Lots of good info, and often a used lathe to get started on. 
This wood turning online web site has a lot of good info, and is where I found the above linked club.
Other clubs too under the community tab. 
https://www.woodturningonline.com/community/clubs.php


----------



## Mainboom (Jan 24, 2019)

Thanks for the website.and I'm actually in the qc.so western illinois.


----------



## Andybb (Sep 30, 2016)

I use my lathe mostly for turning pens so my experience is based on that. I made a couple of boxes just for the exercise. 









As always, your mileage will vary. Forgive what may seem like random thoughts as I'm new to turning and am learning as I go. I enjoy turning pens it as it provides my ADHD with instant gratification and a completed pen an hour after I start vs weeks for furniture projects. They are easy to make, easy to correct and easy to just start over.

Unfortunately for us youtube trained turners the issue is you don't know what you don't know and you don't know what you're gonna like until after you buy/try it. I started with the HF HSS tool set and I'm glad I didn't spend a bunch of $ on them. I also bought a Rikon slow speed grinder which I used on those tools until I went to Rockler and bought the 3 piece carbide set. (there are 2 sets. one for pens that is shorter than the larger one. I got the longer ones cuz I thought I'd be turning more than just pens, which I haven't) Have used the grinder only once or twice in the last 8 months.

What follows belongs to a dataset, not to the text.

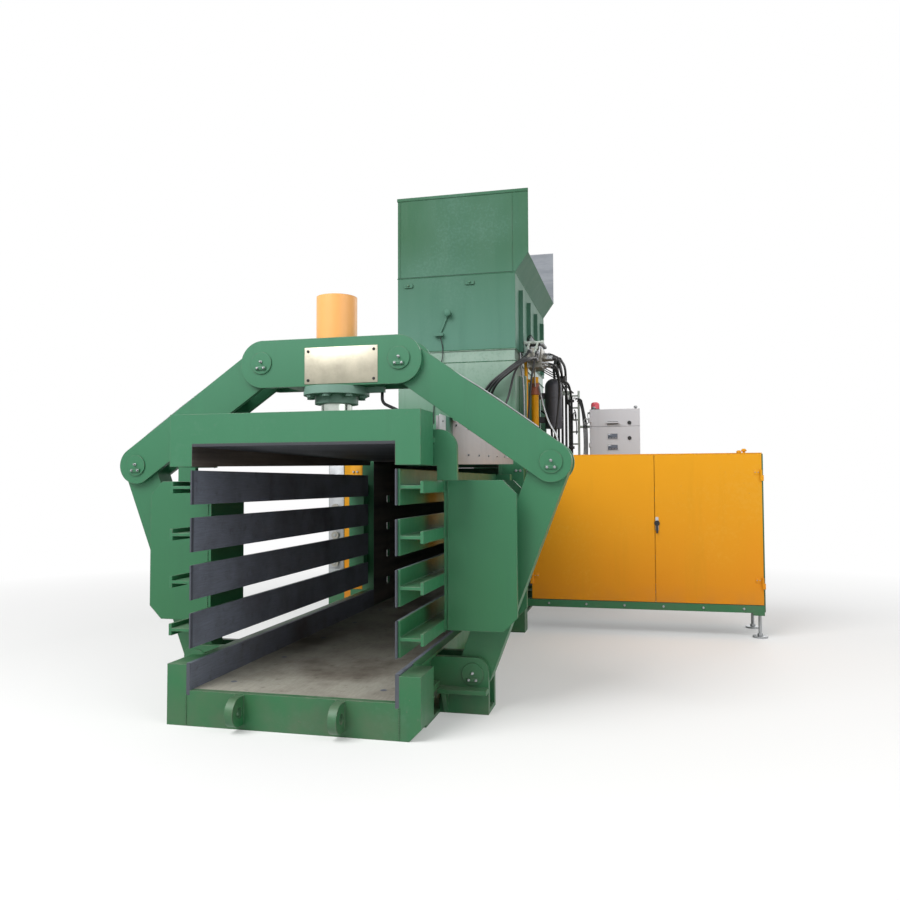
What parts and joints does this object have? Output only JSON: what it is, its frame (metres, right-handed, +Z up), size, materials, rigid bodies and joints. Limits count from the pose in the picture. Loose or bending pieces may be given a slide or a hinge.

I am a fan of the carbide family. Yes you can buy replacement blades for $25 from Rockler but that could take years before you need one. Firstly, you are going to just loosen the screw and rotate the blade to move it to a sharp section. When it's time to actually sharpen it, unscrew the little blade, put a little oil on a honing plate and draw circles for about 10 seconds and it's good as new. I had already bought a replacement blade (on bad advise from the Rockler guy) before I realized it was so easy to sharpen. Now that I have spares I'm probably good for 10 years. The replacement I bought was the square tip with a slight radius ground into it and I get fewer catches with that.









So, when turning pens I use a combo of what I have that seems to work for me. If it's really hard wood I'll start with the HF roughing gouge until it's round then switch to the round carbide (although there are times when the roughing gouge does as good a job as the round carbide depending on the wood). Then, once I'm close to the bushings I will switch to the Benjamin's Best 3/4" skew I got which gets me pretty darned close to a 400-600 grit sandpaper finish. I think I've only actually "sharpened" the skew on the grinder once since I've had it. I got a cheap little 600 grit credit card sized honing plate and that gets it back to razor sharpness in about 15 seconds after doing a pen. I think I've only resharpened the roughing gouge once or twice, mainly to learn how to use the grinder. Otherwise, it too is razor sharp after a few seconds with the hone.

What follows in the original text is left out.